Stated task:
Quote all entries in full, exactly.

Dataset rows:
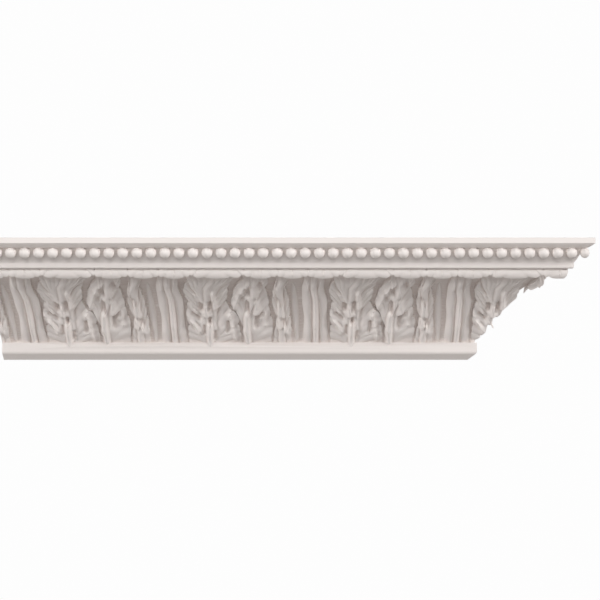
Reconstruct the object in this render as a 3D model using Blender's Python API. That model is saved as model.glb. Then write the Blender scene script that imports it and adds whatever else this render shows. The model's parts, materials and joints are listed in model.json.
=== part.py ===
"""Crown moulding with a row of pearls over acanthus leaves whose tips roll forward.

Metres. X runs along the wall, -Y out into the room, Z up. The origin is the middle of
the flat face that is glued to the wall. The -X end is sawn square and the +X end is
mitred for an outside corner. A profile point is (out, up): its distance out from the
wall and its height over the moulding's lower edge.
"""
import math

import bmesh
import bpy
import numpy as np
from mathutils import Matrix, Vector

# The stick
HEIGHT = 0.150
PROJECTION = 0.140
WALL_LENGTH = 0.586
MITRE = math.radians(45)

# The two faces that are glued, and the hollow corner behind
WALL_FACE = 0.025
CEILING_FACE = 0.030

# The foot: a quarter round under a plain face, with a ledge that the leaves grow from
FOOT_FLAT = 0.0065
FOOT_ROUND = 0.0125
FOOT_FACE = 0.010
FOOT_DEPTH = 0.018
LEDGE = 0.0048

# The cove and what is over it, from the top down
TOP_FACE = 0.006
CAVETTO_RISE = 0.0045
CAVETTO_DEPTH = 0.0135
CAVETTO_LIP = 0.001
PEARL_SETBACK = 0.021
BAND_HEIGHT = 0.0105
BAND_SETBACK = 0.0275
BAND_BULGE = 0.0035
COVE_SETBACK = 0.032
COVE_HOLLOW = 0.0114

# The pearls
PEARL_DIAMETER = 0.0132
PEARL_GAP = 0.0034
PEARL_HEADROOM = 0.00015
PEARL_PROUD = 0.0015
FIRST_PEARL = 0.0034

# The leaves as sheets: how far they stand off the cove, and the roll at the tips
LEAF_FOOT_RISE = 0.0012
LEAF_RISE = 0.0045
LEAF_SWELL_LENGTH = 0.022
LEAF_DIP_LENGTH = 0.026
LEAF_DIP = 0.0005
LEAF_HALF_THICKNESS = 0.0017
LEAF_ROOT = 0.0020
LEAF_SINK = 0.006
ROLL_RADIUS = 0.0053
ROLL_START = 0.0090
ROLL_TURN = math.radians(146)

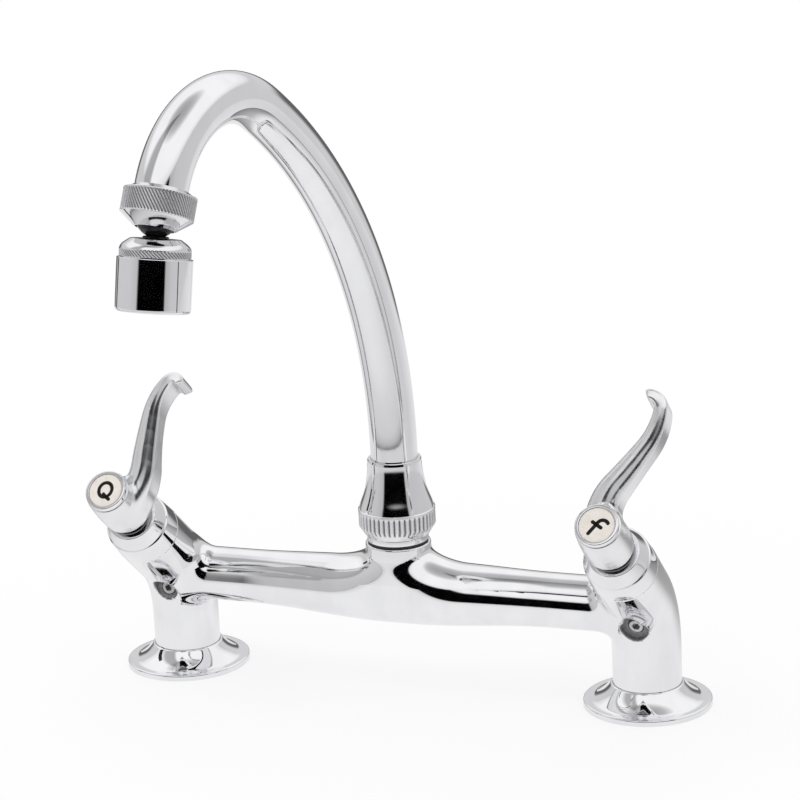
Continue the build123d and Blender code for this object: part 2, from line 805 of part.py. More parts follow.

Answer to the task:
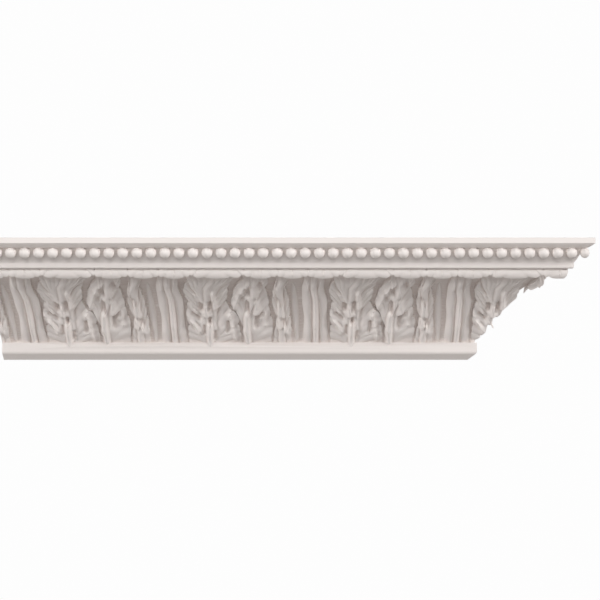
Reconstruct the object in this render as a 3D model using Blender's Python API. That model is saved as model.glb. Then write the Blender scene script that imports it and adds whatever else this render shows. The model's parts, materials and joints are listed in model.json.
=== part.py ===
"""Crown moulding with a row of pearls over acanthus leaves whose tips roll forward.

Metres. X runs along the wall, -Y out into the room, Z up. The origin is the middle of
the flat face that is glued to the wall. The -X end is sawn square and the +X end is
mitred for an outside corner. A profile point is (out, up): its distance out from the
wall and its height over the moulding's lower edge.
"""
import math

import bmesh
import bpy
import numpy as np
from mathutils import Matrix, Vector

# The stick
HEIGHT = 0.150
PROJECTION = 0.140
WALL_LENGTH = 0.586
MITRE = math.radians(45)

# The two faces that are glued, and the hollow corner behind
WALL_FACE = 0.025
CEILING_FACE = 0.030

# The foot: a quarter round under a plain face, with a ledge that the leaves grow from
FOOT_FLAT = 0.0065
FOOT_ROUND = 0.0125
FOOT_FACE = 0.010
FOOT_DEPTH = 0.018
LEDGE = 0.0048

# The cove and what is over it, from the top down
TOP_FACE = 0.006
CAVETTO_RISE = 0.0045
CAVETTO_DEPTH = 0.0135
CAVETTO_LIP = 0.001
PEARL_SETBACK = 0.021
BAND_HEIGHT = 0.0105
BAND_SETBACK = 0.0275
BAND_BULGE = 0.0035
COVE_SETBACK = 0.032
COVE_HOLLOW = 0.0114

# The pearls
PEARL_DIAMETER = 0.0132
PEARL_GAP = 0.0034
PEARL_HEADROOM = 0.00015
PEARL_PROUD = 0.0015
FIRST_PEARL = 0.0034

# The leaves as sheets: how far they stand off the cove, and the roll at the tips
LEAF_FOOT_RISE = 0.0012
LEAF_RISE = 0.0045
LEAF_SWELL_LENGTH = 0.022
LEAF_DIP_LENGTH = 0.026
LEAF_DIP = 0.0005
LEAF_HALF_THICKNESS = 0.0017
LEAF_ROOT = 0.0020
LEAF_SINK = 0.006
ROLL_RADIUS = 0.0053
ROLL_START = 0.0090
ROLL_TURN = math.radians(146)

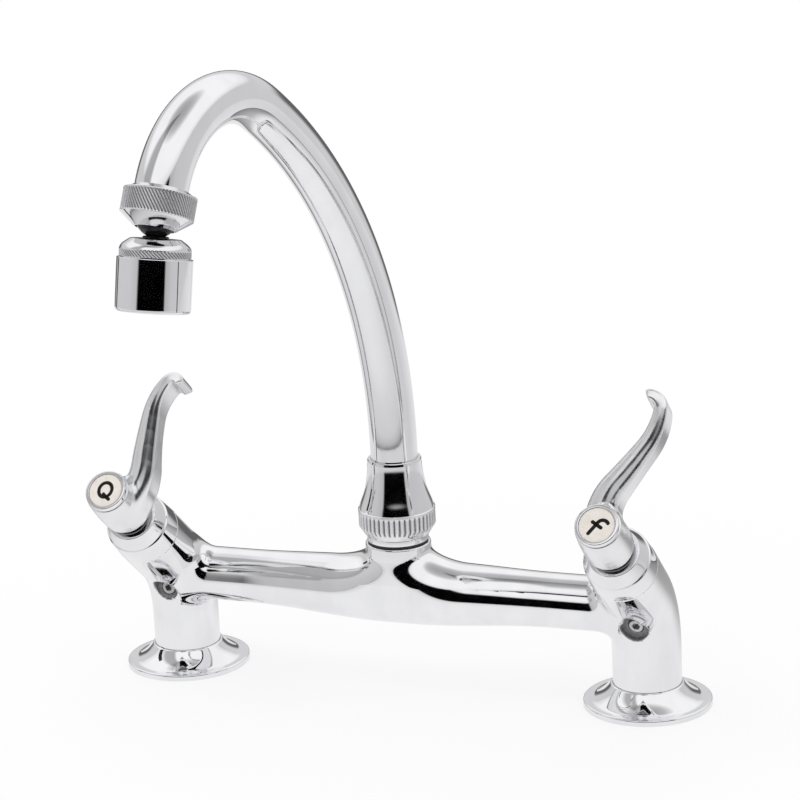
Continue the build123d and Blender code for this object: part 2, from line 805 of part.py. More parts follow.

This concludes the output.